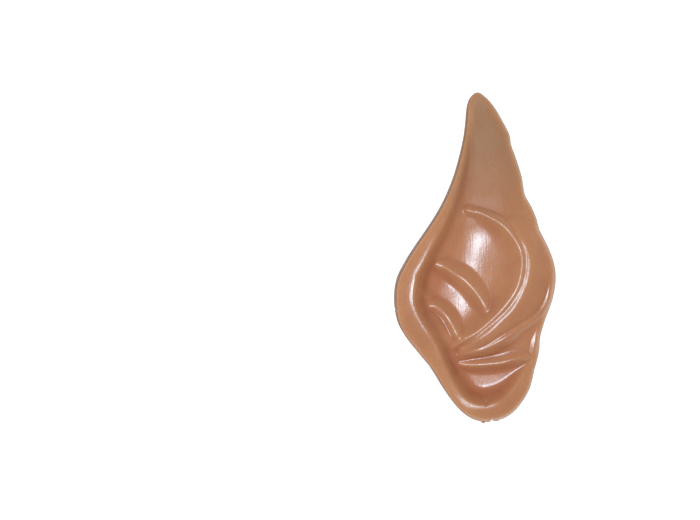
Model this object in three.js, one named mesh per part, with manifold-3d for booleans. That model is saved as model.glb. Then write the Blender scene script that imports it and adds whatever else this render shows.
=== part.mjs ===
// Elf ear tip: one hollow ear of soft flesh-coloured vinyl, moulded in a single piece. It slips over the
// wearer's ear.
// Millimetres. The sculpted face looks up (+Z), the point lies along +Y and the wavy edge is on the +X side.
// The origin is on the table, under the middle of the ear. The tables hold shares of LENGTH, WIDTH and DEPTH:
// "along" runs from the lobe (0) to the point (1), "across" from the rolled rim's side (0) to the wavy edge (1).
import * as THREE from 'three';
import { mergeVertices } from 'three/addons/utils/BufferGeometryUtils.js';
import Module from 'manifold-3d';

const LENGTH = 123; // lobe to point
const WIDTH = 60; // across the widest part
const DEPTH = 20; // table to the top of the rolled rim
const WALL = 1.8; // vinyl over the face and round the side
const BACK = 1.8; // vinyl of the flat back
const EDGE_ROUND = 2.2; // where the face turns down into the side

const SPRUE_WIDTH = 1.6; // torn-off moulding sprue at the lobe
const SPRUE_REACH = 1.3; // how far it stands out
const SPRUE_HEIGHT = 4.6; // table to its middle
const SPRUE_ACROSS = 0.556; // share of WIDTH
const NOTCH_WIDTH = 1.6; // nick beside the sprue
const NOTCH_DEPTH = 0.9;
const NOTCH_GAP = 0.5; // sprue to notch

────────

__TASK PROMPT__: Please write out the material word for word from its first line through the line holding "import Module from 'manifold-3d';", including both, and no line past it.

__SOLUTION FOR THIS EXERCISE__:
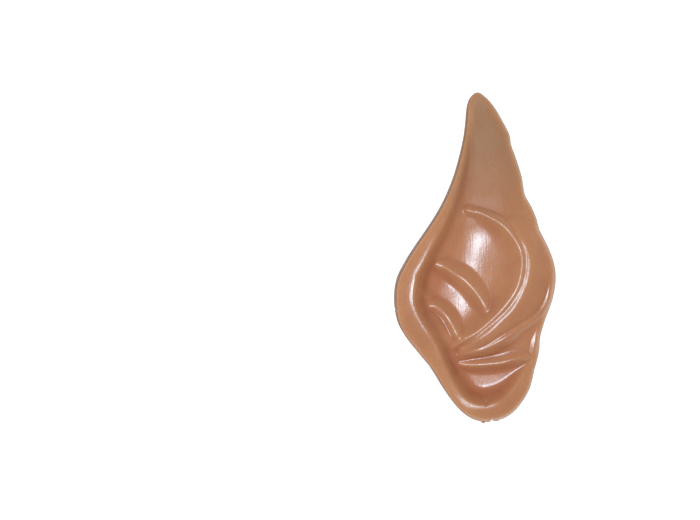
Model this object in three.js, one named mesh per part, with manifold-3d for booleans. That model is saved as model.glb. Then write the Blender scene script that imports it and adds whatever else this render shows.
=== part.mjs ===
// Elf ear tip: one hollow ear of soft flesh-coloured vinyl, moulded in a single piece. It slips over the
// wearer's ear.
// Millimetres. The sculpted face looks up (+Z), the point lies along +Y and the wavy edge is on the +X side.
// The origin is on the table, under the middle of the ear. The tables hold shares of LENGTH, WIDTH and DEPTH:
// "along" runs from the lobe (0) to the point (1), "across" from the rolled rim's side (0) to the wavy edge (1).
import * as THREE from 'three';
import { mergeVertices } from 'three/addons/utils/BufferGeometryUtils.js';
import Module from 'manifold-3d';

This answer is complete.